Before Moving Forward
One word of caution: Before you do anything, decide what your small groups are going to look like. It's critical that you build a small group ministry that is designed to reach into the mindset of the people who live in today's society. One of the biggest failures in small group ministries we've seen is they're patterned after antiquated models of modernity that worked well for past generation. This is a new generation of people who see the world in far different ways than our parents saw things. Don't assume you know what the mindset of today's society is. If need be, spend time researching these new generation before you get started. For suggestions see the endnote.
The key is to be culturally relevant and biblically sound.
We hope this chapter has shed some light on the benefits of a healthy small group ministry in your church.

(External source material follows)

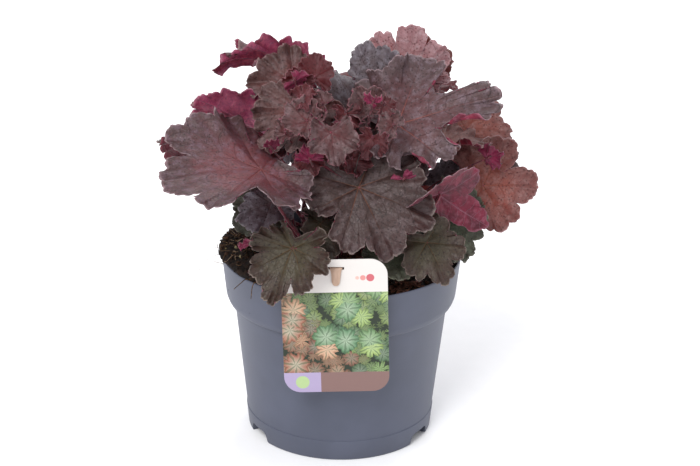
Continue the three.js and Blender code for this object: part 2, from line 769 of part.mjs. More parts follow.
// Free sockets, the one that suits a hub best first.
function socketsFor(hub, sockets) {
  const away = V(...hub).sub(V(CROWN.centre.x, CROWN.centre.y, CROWN.top));
  const flat = Math.hypot(away.x, away.y);
  const lean = clamp01(Math.atan2(flat, away.z) / (75 * DEG));
  const wantX = CROWN.centre.x + (away.x / flat) * SOCKETS.radius * lean;
  const wantY = CROWN.centre.y + (away.y / flat) * SOCKETS.radius * lean;
  const offset = (s) => Math.hypot(s.point.x - wantX, s.point.y - wantY);
  return sockets.filter((s) => !s.taken).sort((a, b) => offset(a) - offset(b));
}

function boxOf(geometry) {
  geometry.computeBoundingBox();
  return geometry.boundingBox;
}

const SEARCH = {
  tries: 700,
  slide: 38, // mm along SLIDE
  aside: 9, // mm any way
  turn: 24, // degrees
  smallest: 0.66,
  shrinkFrom: 0.45, // share of the tries before a leaf may get smaller
  socketChoice: 6,
};
const SLIDE = V(0, -0.93, 0.37); // to and fro along this line a leaf keeps its place in the front view

// Move and turn a leaf, a little further each try, until it meets nothing that stands already.
function placeLeaf(spec, standing, sockets, seed) {
  const random = randomSource(seed * 977 + 13);
  const spread = (amount) => (random() * 2 - 1) * amount;
  for (let attempt = 0; attempt < SEARCH.tries; attempt++) {
    const far = attempt / SEARCH.tries;
    const reach = Math.sqrt(far);
    const shift = SLIDE.clone()
      .multiplyScalar(spread(SEARCH.slide * reach))
      .add(V(spread(SEARCH.aside * reach), spread(SEARCH.aside * reach), spread(SEARCH.aside * reach)));
    const bend = STALK.bow * Math.min(1, Math.sqrt(4 * far));
    const pool = 1 + SEARCH.socketChoice * Math.min(1, 3 * far);
    const turn = new THREE.Euler(...[0, 1, 2].map(() => spread(SEARCH.turn * reach) * DEG));
    const way = V(...spec.tip).sub(V(...spec.hub)).applyEuler(turn);
    const hub = V(...spec.hub).add(shift);
    const choices = socketsFor(spec.hub, sockets);
    const leaf = {
      ...spec,
      seed,
      hub: hub.toArray(),
      tip: hub.clone().add(way).toArray(),
      faces: V(...spec.faces).applyEuler(turn).toArray(),
      size: spec.size * mix(1, SEARCH.smallest, smooth(SEARCH.shrinkFrom, 1, far)),
      bow: V(spread(bend), spread(bend), 0),
      socket: choices[Math.min(choices.length - 1, Math.floor(random() * pool))],
    };
    const geometry = leafGeometry(leaf, BLADE.clearance);
    const box = boxOf(geometry);
    const near = standing.filter((other) => box.intersectsBox(other.box));
    const solid = solidOf(geometry);
    if (near.every((other) => solid.intersect(other.solid).isEmpty())) {
      leaf.socket.taken = true;
      return leaf;
    }
  }
  throw new Error(`no room for ${spec.name}`);
}

// ---------------------------------------------------------------- plant card and its clip

// A flat card with round corners, a little turned in its own plane, in front of the rim.
function makeCard() {
  const { width: w, height: h, corner: r } = CARD;
  const shape = new THREE.Shape();
  const corners = [
    [w / 2 - r, h / 2 - r, 0],
    [-w / 2 + r, h / 2 - r, 90],
    [-w / 2 + r, -h / 2 + r, 180],
    [w / 2 - r, -h / 2 + r, 270],
  ];
  corners.forEach(([x, y, a]) => shape.absarc(x, y, r, a * DEG, (a + 90) * DEG, false));
  const slab = new THREE.ExtrudeGeometry(shape, {
    depth: CARD.thickness,
    bevelEnabled: false,
    curveSegments: 6,
  })
    .rotateX(Math.PI / 2)
    .rotateY(-CARD.lean * DEG)
    .translate(CARD.x, CARD.y, CARD.topZ - h / 2);
  return solidOf(slab);
}

// A tapered strip that hooks over the card and the rim and runs down into the compost.
function clipSolid(grow) {
  const front = CARD.y - CARD.thickness - 0.4 - CLIP.thickness / 2;
  const arch = (front + CLIP.backY) / 2;
  const top = CARD.topZ + 4;
  const line = [
    [front, CARD.topZ - CLIP.frontDrop, CLIP.tipWidth],
    [front, CARD.topZ - CLIP.frontDrop * 0.45, CLIP.width * 0.92],
    [front, CARD.topZ + 1.5, CLIP.width],
    [mix(front, arch, 0.4), top, CLIP.width],
    [mix(arch, CLIP.backY, 0.6), top, CLIP.width],
    [CLIP.backY, CARD.topZ - 2, CLIP.width],
    [CLIP.backY, POT.height, CLIP.width],
    [CLIP.backY, CLIP.bottomZ + 12, CLIP.width],
    [CLIP.backY, CLIP.bottomZ - grow, CLIP.tipWidth],
  ];
  const half = CLIP.thickness / 2 + grow;
  const rings = line.map(([y, z, width], k) => {
    const [y0, z0] = line[Math.max(0, k - 1)];
    const [y1, z1] = line[Math.min(line.length - 1, k + 1)];
    const run = V(0, y1 - y0, z1 - z0).normalize();
    const out = V(0, -run.z, run.y).multiplyScalar(half);
    const side = V(width / 2 + grow, 0, 0);
    const centre = V(CARD.x, y, z);
    return [
      centre.clone().add(out).add(side),
      centre.clone().sub(out).add(side),
      centre.clone().sub(out).sub(side),
      centre.clone().add(out).sub(side),
    ];
  });
  const middle = (ring) => ring.reduce((sum, p) => sum.add(p), V(0, 0, 0)).multiplyScalar(1 / ring.length);
  return solidOf(skinOverRings(middle(rings[0]), rings, middle(rings[rings.length - 1])));
}

// ---------------------------------------------------------------- materials

const finish = (color, roughness) => new THREE.MeshStandardMaterial({ color, roughness, metalness: 0 });
const MATERIALS = {
  pot: finish("#4d5468", 0.55),
  compost: finish("#2f231b", 0.95),
  stock: finish("#4a3328", 0.9),
  card: finish("#f1efec", 0.4),
  clip: finish("#b98d6c", 0.6),
  leaf: finish("#5b4447", 0.5),
};

// ---------------------------------------------------------------- the plant

const plant = new THREE.Group();

function addPiece(name, solidOrGeometry, material) {
  const geometry = solidOrGeometry.isBufferGeometry ? solidOrGeometry : geometryOf(solidOrGeometry);
  const mesh = new THREE.Mesh(geometry, material.clone());
  mesh.name = name;
  plant.add(mesh);
}

const pot = makePot();
const clip = clipSolid(0);
const card = makeCard();
let soil = makeSoil().subtract(crownSolid(CROWN.seatGap)).subtract(clipSolid(CROWN.seatGap));
let crown = crownSolid(0);

const standing = [pot, soil, card, clip].map((solid) => ({ solid, box: boxOf(geometryOf(solid)) }));
const sockets = makeSockets();
const leaves = [];
for (const spec of [...NAMED_LEAVES, ...tierLeaves()]) {
  const leaf = placeLeaf({ ...LEAF_DEFAULTS, ...spec }, standing, sockets, leaves.length + 1);
  const geometry = leafGeometry(leaf);
  standing.push({ solid: solidOf(geometry), box: boxOf(geometry) });
  leaves.push({ leaf, geometry });
}
for (const { leaf } of leaves) crown = crown.subtract(solidOf(leafGeometry(leaf, STALK.holeGap)));

addPiece("pot", pot, MATERIALS.pot);
addPiece("compost", soil, MATERIALS.compost);
addPiece("crown", crown, MATERIALS.stock);
addPiece("plant_card", card, MATERIALS.card);
addPiece("card_clip", clip, MATERIALS.clip);
leaves.forEach(({ leaf, geometry }) => addPiece(leaf.name, geometry, MATERIALS.leaf));

export default plant;
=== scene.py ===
"""A dark-leaved heuchera in a round nursery pot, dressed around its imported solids.

Lengths are in metres unless a name ends in _mm, +Z is up, and the plant card is at the front, towards -Y.
"""

import logging
import math
import random
from dataclasses import dataclass, field
from enum import Enum, IntEnum
from functools import partial
from typing import Any, Callable, Sequence

import bmesh
import bpy
import numpy as np
from mathutils import Matrix, Vector, noise
from mathutils.bvhtree import BVHTree


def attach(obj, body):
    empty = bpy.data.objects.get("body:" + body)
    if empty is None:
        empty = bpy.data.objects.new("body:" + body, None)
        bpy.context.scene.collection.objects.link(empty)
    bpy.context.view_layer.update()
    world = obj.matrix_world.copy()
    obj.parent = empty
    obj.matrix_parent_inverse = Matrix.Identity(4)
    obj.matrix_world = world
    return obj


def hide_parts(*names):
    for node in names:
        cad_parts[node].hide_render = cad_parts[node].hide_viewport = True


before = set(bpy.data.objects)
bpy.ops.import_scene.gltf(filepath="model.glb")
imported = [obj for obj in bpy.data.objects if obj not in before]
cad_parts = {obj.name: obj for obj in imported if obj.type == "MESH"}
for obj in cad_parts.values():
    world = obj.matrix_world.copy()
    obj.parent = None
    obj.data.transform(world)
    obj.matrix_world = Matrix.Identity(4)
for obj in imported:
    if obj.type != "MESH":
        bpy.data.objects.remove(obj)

LOG = logging.getLogger("heuchera")
MM = 0.001
ROOT = "root"
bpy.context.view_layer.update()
TURN = 2 * math.pi
# Rays that look for a surface start this high up and fall.
HIGH, DOWN = 0.2, Vector((0, 0, -1))
MATH, VECTOR = "ShaderNodeMath", "ShaderNodeVectorMath"
MIX, RANGE = "ShaderNodeMix", "ShaderNodeMapRange"
NOISE, CELLS = "ShaderNodeTexNoise", "ShaderNodeTexVoronoi"
COORDS, MAPPING = "ShaderNodeTexCoord", "ShaderNodeMapping"
SPLIT, BUMP = "ShaderNodeSeparateXYZ", "ShaderNodeBump"
SKIN, OUTPUT = "ShaderNodeBsdfPrincipled", "ShaderNodeOutputMaterial"
THROUGH, EITHER = "ShaderNodeBsdfTranslucent", "ShaderNodeMixShader"
SMOOTH = {"interpolation_type": "SMOOTHSTEP"}
Add = Callable[..., bpy.types.NodeSocket]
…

Not only will small groups relationally connect your church, but they will spill out into other areas too, such as giving and volunteers. If you feel like God is speaking to your heart, read on and we will share the nuts and bolts of how to actually begin the process of starting a new ministry or growing the existing ministry you have.
Now to the actual step-by-step process of beginning a small group system that multiplies and experiences explosive growth.
Use your imagination and think about what God can do to change lives through your small group ministry.
How many families attend your church?
How many singles attend your church?
How many of these people are connected to the church in some way other than the weekend service?
How many have no connection except the weekend service?
In the past, most people came to church with some form of church background. That's not the case today. Most people under the age of forty have not grown up in church. Without a foundation people usually won't begin to really worship and search for God until they feel accepted. We see it all the time as you see people move from the back row, where they were able to remain anonymous, to the front row, where they are beginning to change because they've made friends.
A healthy small group ministry must be designed to meet people where they are so they have a chance to begin to see hope again. People are coming, whether they know it or not at the time, to find relationships. Since we know that relationships are what people are seeking, we have created a ministry designed to fill that need.
Our antiquated systems no longer work. They weren't designed to reach people with little or no Christian experience in their lives. They were designed for people who came from a world where there was structure and absolutes. They were great models that worked well in their time, but like music, they need to change or we will lose a whole generation.CHAPTER 2
THE FIRST STEPS ARE CRUCIAL
Step One: Bring the Lead Pastor on Board
Step Two: Convince the Powers That Be
The ground work is over. Our goal now is to assist you in the birth or growth of your small group ministry. We want to make this so simple it can't fail. So don't skip a step throughout the rest of the book
Step One: Bring the Lead Pastor on Board
Both of us have had a lot of opportunities to work with pastors and leaders who are looking for help to get a small group ministry going. And one thing stands out: if the lead pastor isn't personally involved in the small group ministry and doesn't support it from the pulpit, small groups never reach their potential. We've never seen an exception! The church may become a church with a few small groups, but it never becomes a church of small groups. The participation of the lead pastor is the single most important thing you must have if you are going to have a strong small group ministry. It is your job as small group pastor or leader to get your lead pastor on board before doing anything else. You can talk about small groups all day, but it doesn't have the same impact as it does when your pastor talks about it once during worship. (Of course, if you are the lead pastor and the small group leader you must have the same level of commitment.)